Questions like these, however, can lead participants away from the book and off into accounts of their own personal experiences, so it’s a challenge to make the connection between what each group member wants to share and the story we all read in preparation for the discussion.  Tyler’s tale of two very different families who both adopt Korean girls and then decide to “keep in touch” as their new daughters grow up resonates with readers because of the author’s ability to draw extremely believable characters whose attitudes and ideas don’t always mesh in a comfortable way.  Sounds like what happens in most families, right?  That’s what the group pounced on — they knew people like these characters, right in their own families.  One participant who had adopted two children of her own could speak from experience about the mothers in the book, and she said Tyler got the emotions exactly right — she felt like she was reliving her own early days of parenting.

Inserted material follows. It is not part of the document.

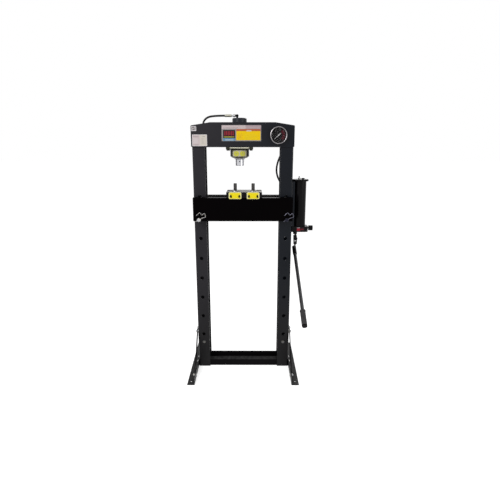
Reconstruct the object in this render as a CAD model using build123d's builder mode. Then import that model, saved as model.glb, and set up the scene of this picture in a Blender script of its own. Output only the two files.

I’m sure other book group leaders have moments in their discussions when what’s happening in the world enters into the talk around the table.  And I’m happy when the members of my group reference something personal that makes their experience of reading the book seem authentic.  I think these insights from readers enrich the discussion and make it more rewarding for everybody in the room.

“What does it mean to be an American?”  “What does it mean to be a member of a family?”  Ah, yes, these are questions well worth asking, and ones guaranteed to get people talking — they are frankly, irresistible.  But they aren’t the only issues explored in Digging to America — the book offers plenty of other themes to talk about.  The person we identified as the “main character” is an Iranian woman who becomes an American but has uneasy responses to the other Americans around her, one of whom she becomes attracted to but then rebuffs (in a very discussable scene), although the story doesn’t end there.  It’s also interesting that the man in question is the father of a woman she finds alternately difficult and lovable, and doesn’t that describe how many of us respond to close family members?

I hope I have intrigued you enough to read Digging to America and perhaps consider it for one of your own discussions.  As the critics have stated, it’s one of Tyler’s strongest books and certainly her most ambitious. And best of all, this is just the right time in our country to read and talk about a book like this.